Which is not to say I am optimistic. No, the times are too far gone to suppose that we will escape the consequences of decades of spiritual and cultural malfeasance. But one of the greatest blessings bestowed by a liberal education is the privilege of walking in the presence of timeless truths, and so never completely subject to the lies and the destruction of the age. All over the country, in hundreds of classrooms, thousands of fortunate children are beginning to walk on that journey, and where the power of truth and beauty will lead them – and where they will lead their world in turn – we can only imagine. The future shimmers again, even amidst the dark present, and when I contemplate the prospect of a generation taught to live in awe and reverence of their own nature, my own spirit floats with elation, as it did when I was young.

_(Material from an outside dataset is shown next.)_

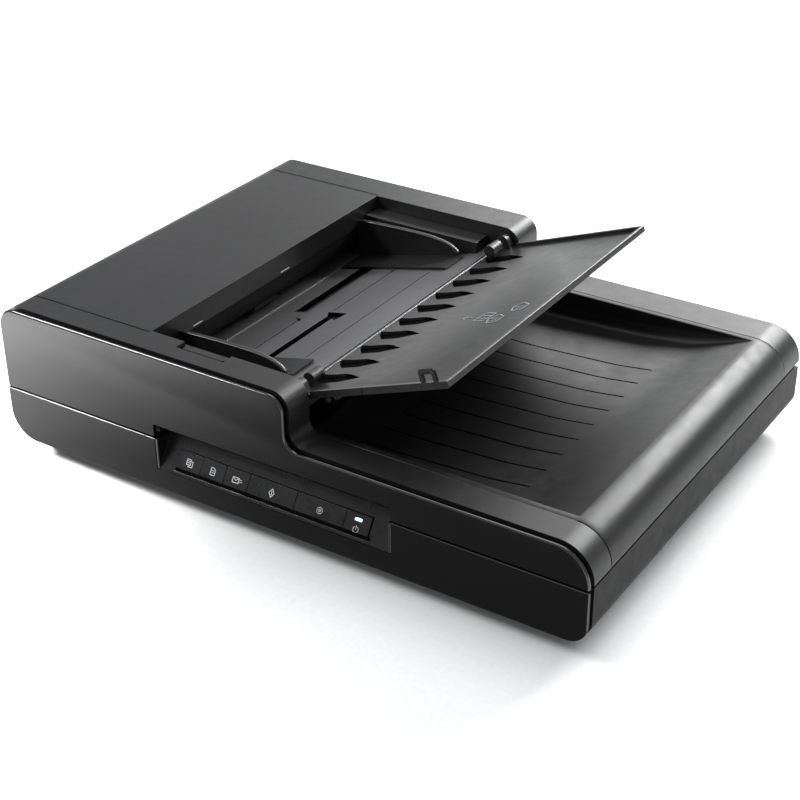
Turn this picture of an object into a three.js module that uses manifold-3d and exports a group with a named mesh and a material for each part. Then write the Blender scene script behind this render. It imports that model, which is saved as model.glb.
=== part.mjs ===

"...by rejecting the limits imposed by the decadent culture of the age, and returning to the accomplishments of the great souls that went before us, in order to learn a better way of being in the world."
Wonderful words Mark! It is slow work learning this better way, but oh so rewarding. It seems like stoking the imagination in our young is one of the best ways to set them on the same course that you took amongst those old awesome books.